Stracheyesque does not mean “debunking”—one would have to reconcile the majority of Strachey’s work being unStracheyesque. Even Lytton Strachey’s succès de scandale Elizabeth and Essex was not debunking in the Eminent Victorians sense. It reads as something of a lark, though years of research lay behind its composition. Strachey’s psychological conclusions seem casually drawn, but Strachey interestingly received a letter from Sigmund Freud congratulating Strachey because, Freud said, Elizabeth and Essex had unlocked the secrets of Elizabeth I, its psychological speculations perfectly explained the queen’s condition.
We find today, in the stylistic tradition of Queen Victoria, Elizabeth and Essex and most of Strachey’s other biographical essays, three contemporary biographies: Ellmann’s Oscar Wilde, Edel’s new Henry James, and now Holroyd’s new Lytton Strachey.

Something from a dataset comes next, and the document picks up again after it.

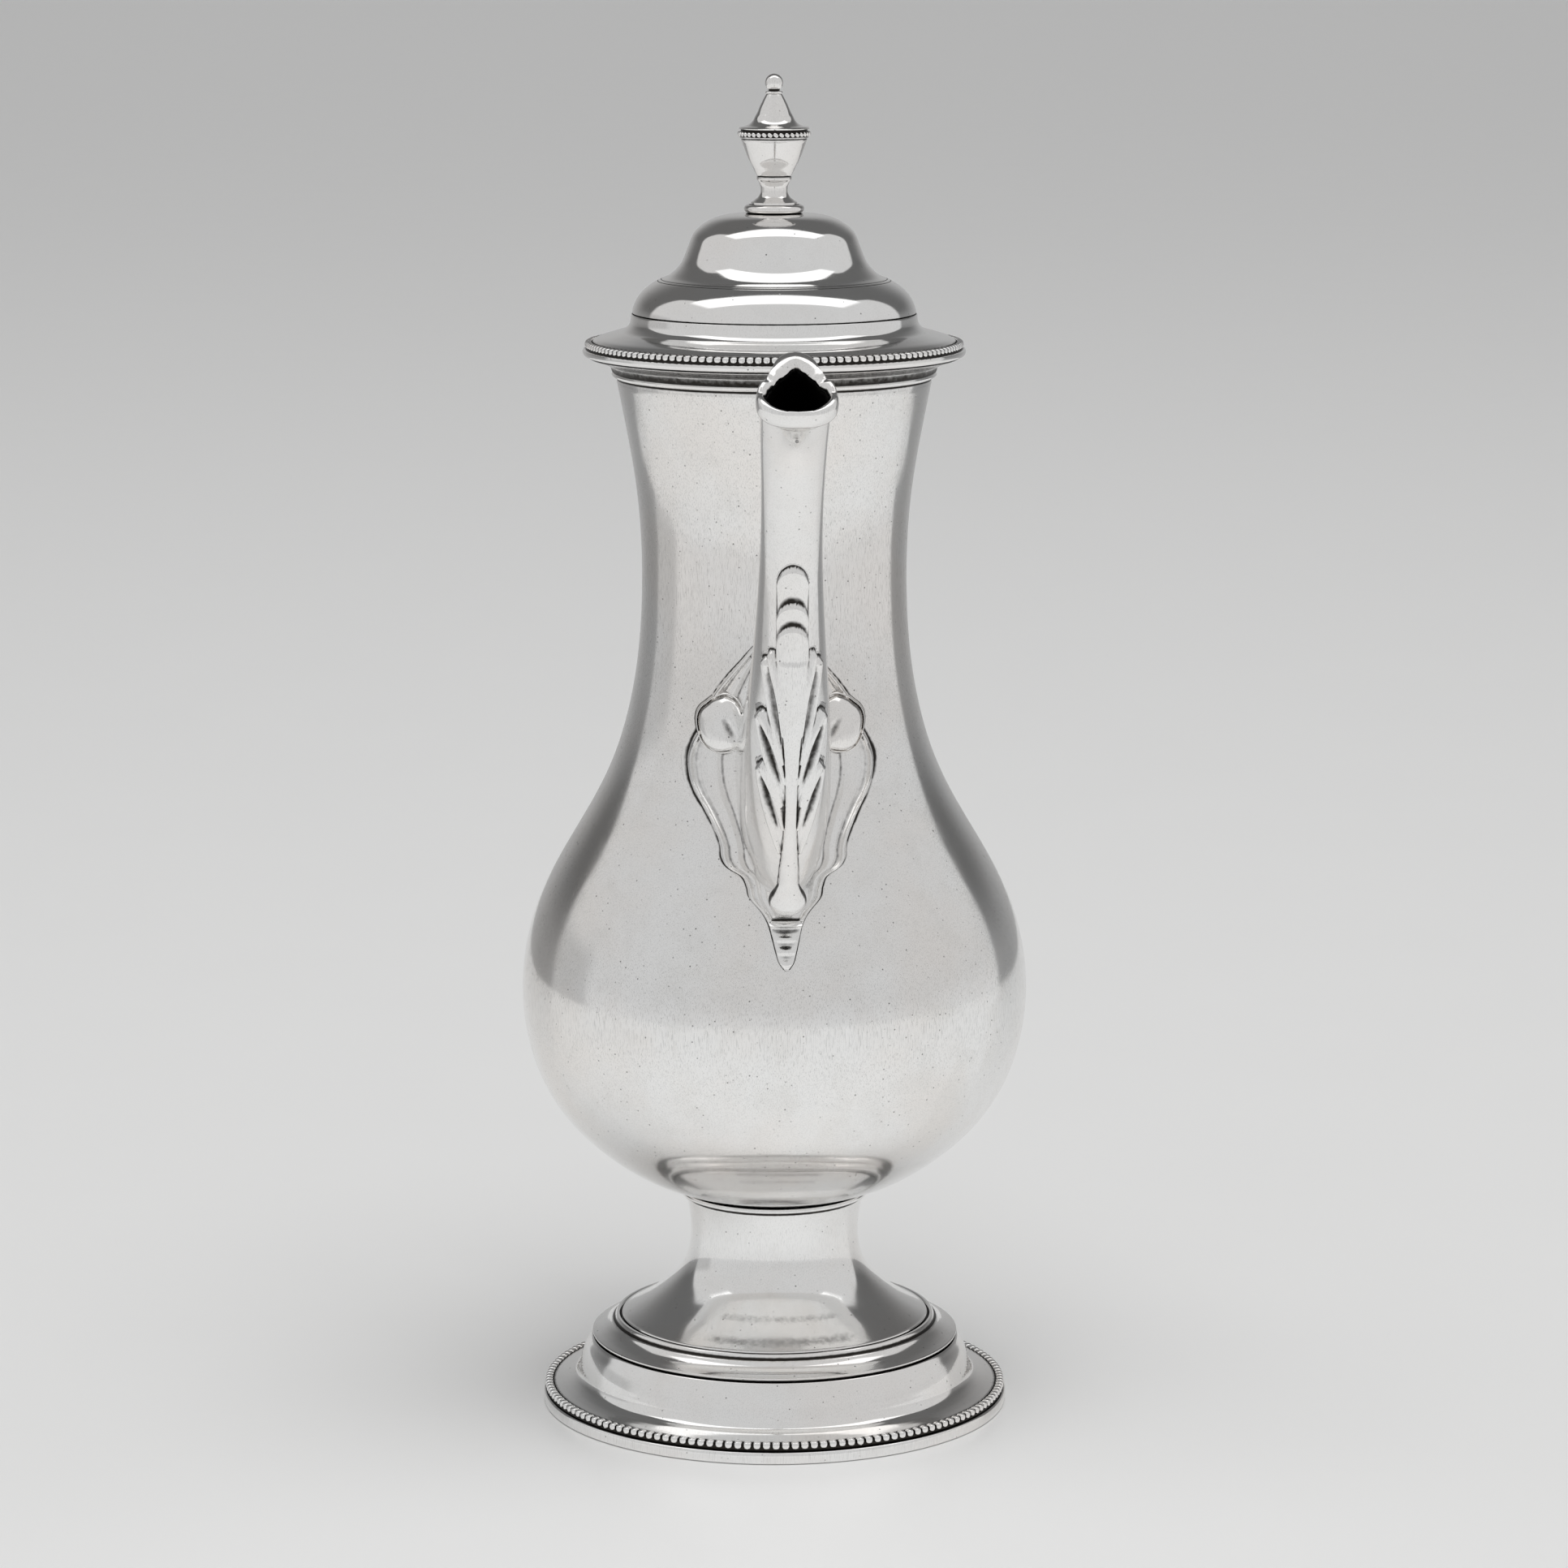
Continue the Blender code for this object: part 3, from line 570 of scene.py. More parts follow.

Thus there can be no doubt a republishing and popularizing of Holroyd’s biography of Strachey is important and timely. Lytton Strachey invented the colorful, compelling, psychological and succinct biography. That invention happily influences today’s biographies, including the one of himself. Strachey’s inventions breathed new life into the genre, with fresh influences continuing in our best current-day works, not to mention current-day film. Biography readers are the benefactors. And the early-twentieth-century invention may now be influencing a new pattern of, not the two-volume, but the two-version biography.